そして、この映画の一番の見所は、男臭い男達とド迫力のトラックでしょう。
とにかくこのトラック野郎たちがかっこいい!!
特にクリス・クリストファーソンにはやられますよ~。男っ!って感じです。
そんな男とこんなトラックの組み合わせは、ある意味反則です。かっこよすぎ!
また、意地悪保安官役のアーネスト・ボーグナインもいい味出してました。
この人の持ち味は、やはりこういう悪役で発揮ですね。

あと少しで国外脱出という時、メキシコとの国境にかかる橋で待ち構えていたのは・・・衝撃のラストシーン!!

 


コルベットサマー(原題:CORVETTE SUMMER)

1978年アメリカ映画

周囲にはカーアクションとホラー以外興味ないと思われていますが、実はかなり熱心なスターウォーズファンだったりもします。
この「コルベットサマー」というB級青春映画は、何とスターウォーズ出演直後のマーク・ハミルが主演しているんです。
「スターウォーズ」出演時は無名の若手でしたから、この頃はまだ新人扱いだったのでしょうね。

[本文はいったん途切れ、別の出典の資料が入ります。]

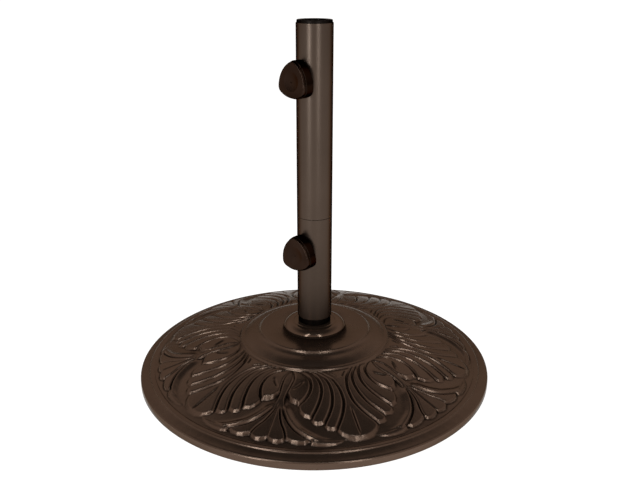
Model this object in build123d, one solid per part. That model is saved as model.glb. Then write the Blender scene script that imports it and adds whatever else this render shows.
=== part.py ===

高校の自動車部に所属する主人公はポンコツのコルベットを手に入れる。
自らの手で原型をとどめないほどド派手なカスタムカーに仕上げるが、完成してすぐに盗まれてしまう。
ラスベガスで見かけたという目撃情報を元にコルベット探しの旅に出るのだが…。

あくまでも青春映画なので旅の道中にロマンスがあったり、卒業後の進路問題で揺れたりと、人間ドラマが展開します。
一時は現実に引き戻され、コルベットへの情熱を忘れて取り返すのを諦めかけるのですが、彼女に去られて大切なものに気付く。。。といった流れは青春映画の王道ですね。

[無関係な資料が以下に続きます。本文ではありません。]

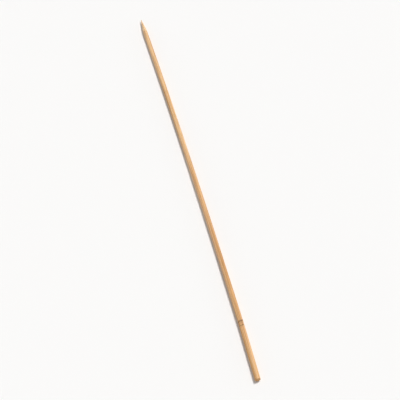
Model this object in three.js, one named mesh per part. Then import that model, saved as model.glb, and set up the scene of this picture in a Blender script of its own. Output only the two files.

ラストではコルベットを盗み返して逃走するのですが、70~73あたりの黒塗りファイヤーバード・フォーミュラとのカーチェイスを展開します。
この走行シーンは結構本気でカッ飛んでてなかなか迫力があります。

またカスタムコルベットのデザインも見所。
50~60年代風味のカスタムが今見るとかなり斬新。
アメリカのカスタムカービルダー、ジョージ・バリスあたりが作ったのかな?と勝手に推測してたのですがどうも違うようです。
アシンメトリーのボンネットのデザインとか、サイド出しマフラーとか、固定式4灯ヘッドライトとか…、カラーリングと併せてかなり強烈な印象を残します。

ちなみに製作と脚本は、スピルバーグの「続・激突!カージャック」のハル・バーウッド。
この人が脚本と監督を務めた「バイオ・インフェルノ」というゾンビ系ホラーもなかなか面白かった記憶があります。

しかし、ネバダあたりの砂漠でヒッチハイクするマーク・ハミルの姿、どうしてもタトゥイーンのルークに見えて仕方が無いです。(画面には映らないけどきっと太陽は2つだな)


マッハ78

日本1978年度作品

日米スタントチームの対決を追った、ドキュメンタリータッチの日本映画。
日本チーム/アメリカチームに分かれ、クルマを使った難易度の高いスタントを次々と展開していく。…と書くとなんかおもしろそうだけど、ストーリーは二の次、ひたすらアメ車をブッ壊し、スーパーカーを紹介する。それがメインの映画でした。
でも、当時でさえ登場するクルマの映像には相当興奮しましたから、今見たらストーリー云々なんて感じるヒマも無く、ひたすら興奮しまくると思うなぁ。
当時6歳のワタクシはクルマオタク度数もかなり上がっており、いつも映画で見ているスタントの裏側には興味津々でした。
Tボーンクラッシュ、キャノンロール等、この映画でスタントの技にはかなり詳しくなりましたね~。

最大の見せ場は、ポルシェ930ターボで岸壁から海に向かってのジャンプ!
飛距離の世界記録に挑戦するスタントのシーンなのですが、猛スピードでジャンプ台に向かい、大空へ飛び出していくポルシェがカッコ良かったなぁ。

ところで、このポルシェに乗っていた日本人スタントマンは、当時トップクラスという方だったのですが、なぜか我が家にはこの方の直筆サイン色紙があったんです。
どういう経緯で入手したかは覚えてませんが、銀幕の中で憧れのカーアクションを演じるスタントマンが、実在する人間である事を初めて意識した瞬間でした。
そのサインは宝物になり、その時から「ボクは将来スタントマンになる!」と心に誓ったのでした~。(ならなかったけど)

追記(2009年)
なんと2007年にDVDが発売になりました!
日本映画のDVD作品にありがちな酷い画質ではありますが、この映像を再度拝めただけで充分満足!